Elle expose également que, comme le rappelle la jurisprudence, l'article L. 442-6 I 5° du Code de commerce ne peut pas être applicable en l'espèce puisque les parties étaient tenues d'organiser leur relation sous l'égide du contrat-type de sous-traitance en matière de transports publics, notamment en ce qui concerne la durée des préavis de rupture, situation exclue du champ d'application de l'article L. 442-6 I 5°.
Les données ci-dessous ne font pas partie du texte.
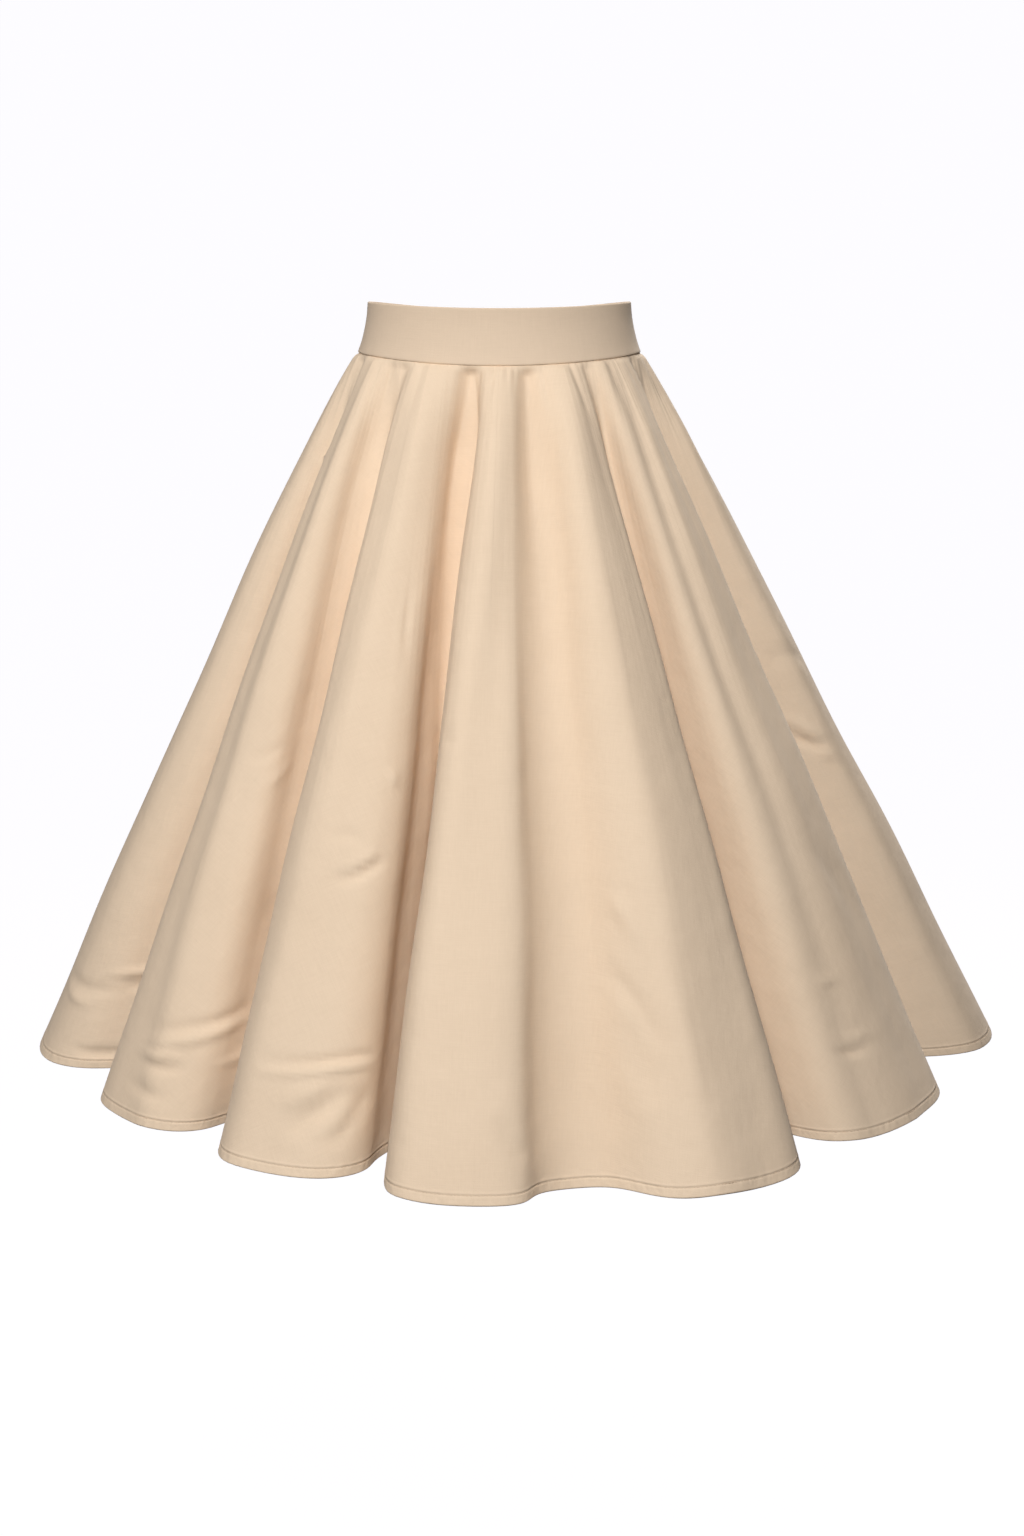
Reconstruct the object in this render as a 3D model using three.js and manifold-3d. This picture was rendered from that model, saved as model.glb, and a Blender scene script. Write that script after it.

Il est expressément référé aux écritures des parties pour un plus ample exposé des faits, de leur argumentation et de leurs moyens.

MOTIFS :

Considérant que l'article L. 442-6 I 5° du Code de commerce dispose qu' "engage la responsabilité de son auteur et l'oblige à réparer le préjudice causé le fait, par tout producteur, commerçant, industriel ou personne immatriculée au répertoire des métiers : (...) 5° de rompre brutalement, même partiellement, une relation commerciale établie, sans préavis écrit tenant compte de la durée de la relation commerciale et respectant la durée minimale de préavis déterminée, en référence aux usages du commerce, par des accords interprofessionnels" ; que l'article D. 442-3, alinéa 1er, du même Code prévoit que " Pour l'application de l'article L. 442-6, le siège et le ressort des juridictions commerciales compétentes en métropole et dans les départements d'outre-mer sont fixés conformément au tableau de l'annexe 4-2-1 du présent livre " ; que l'annexe 4-2-1 prévoit la compétence, au premier degré, des juridictions de Marseille, Bordeaux, Tourcoing (Lille Métropole), Fort-de-France, Lyon, Nancy, Paris et Rennes ;

Considérant que Maître X ès qualités de liquidateur judiciaire de la société APL invoque la rupture de la relation commerciale par la société Colis Privé ; que, devant le tribunal, il a fondé ses demandes sur la rupture brutale de la relation commerciale établie et les articles L. 442-6 I 5° et L. 442-6 I 8° du Code de commerce, ainsi que cela ressort des dernières conclusions déposées le 13 octobre 2017 par Maître X ès qualités devant le Tribunal de commerce de Paris (pièce de l'appelant n° 26 - pages 6 et 7) et que le reprend le jugement entrepris ;

Considérant que le législateur a entendu conférer une compétence exclusive aux tribunaux spécialisés dans le contentieux des pratiques anticoncurrentielles ; qu'au regard de l'article L. 442-6 précité, la détermination du tribunal compétent n'est pas subordonnée à l'examen du bien-fondé des demandes ; que c'est donc à tort que les premiers juges ont, pour se prononcer sur l'exception d'incompétence, statué sur le fond du droit en recherchant si l'article L. 442-6 du Code de commerce était applicable au litige ;

Considérant que le litige relève d'une juridiction spécialisée au sens de l'article D. 442-3 ; que, si le contrat en date du 20 août 2014 stipule, en son article 11, que "tout litige qui n'aura pas trouvé de solution amiable sera porté devant le Tribunal de commerce d'Aix-en-Provence, auquel il est fait attribution de compétence", cette clause ne peut recevoir application dès lors qu'elle désigne une juridiction non spécialement désignée par les articles L. 442-6 et D. 442-3 du Code de commerce ; que la décision déférée sera infirmée en ce qu'elle a renvoyé les parties devant le Tribunal de commerce d'Aix-en-Provence ;

Considérant que la juridiction compétente pour connaître d'une action née d'une rupture brutale de relation commerciale établie est celle du lieu du fait dommageable ; que ce lieu s'entend du siège de la société qui se prétend victime de la rupture brutale de la relation commerciale établie, en l'espèce la société APL Services ; que, cette dernière ayant son siège [...], le litige relève de la compétence du Tribunal de commerce de Paris, juridiction spécialisée pour connaître de l'application de l'article L. 442-6 du Code de commerce, en vertu de l'article D. 442-3 du même code ; que le jugement entrepris sera infirmé en ce sens ;

Considérant que l'équité commande de condamner à payer à Maître X ès qualités la somme de 1 500 euros en application de l'article 700 du Code de procédure civile ;

Par ces motifs : LA COUR statuant publiquement, contradictoirement et en dernier ressort, Infirme le jugement entrepris, Statuant à nouveau, Déclare compétent le Tribunal de commerce de Paris, Ordonne le renvoi de l'affaire à cette juridiction, Condamne la SAS Colis Privé à payer à Maître X ès qualités la somme de 1 500 euros en application de l'article 700 du Code de procédure civile, Condamne la SAS Colis Privé aux dépens qui seront recouvrés conformément à l'article 699 du Code de procédure civile.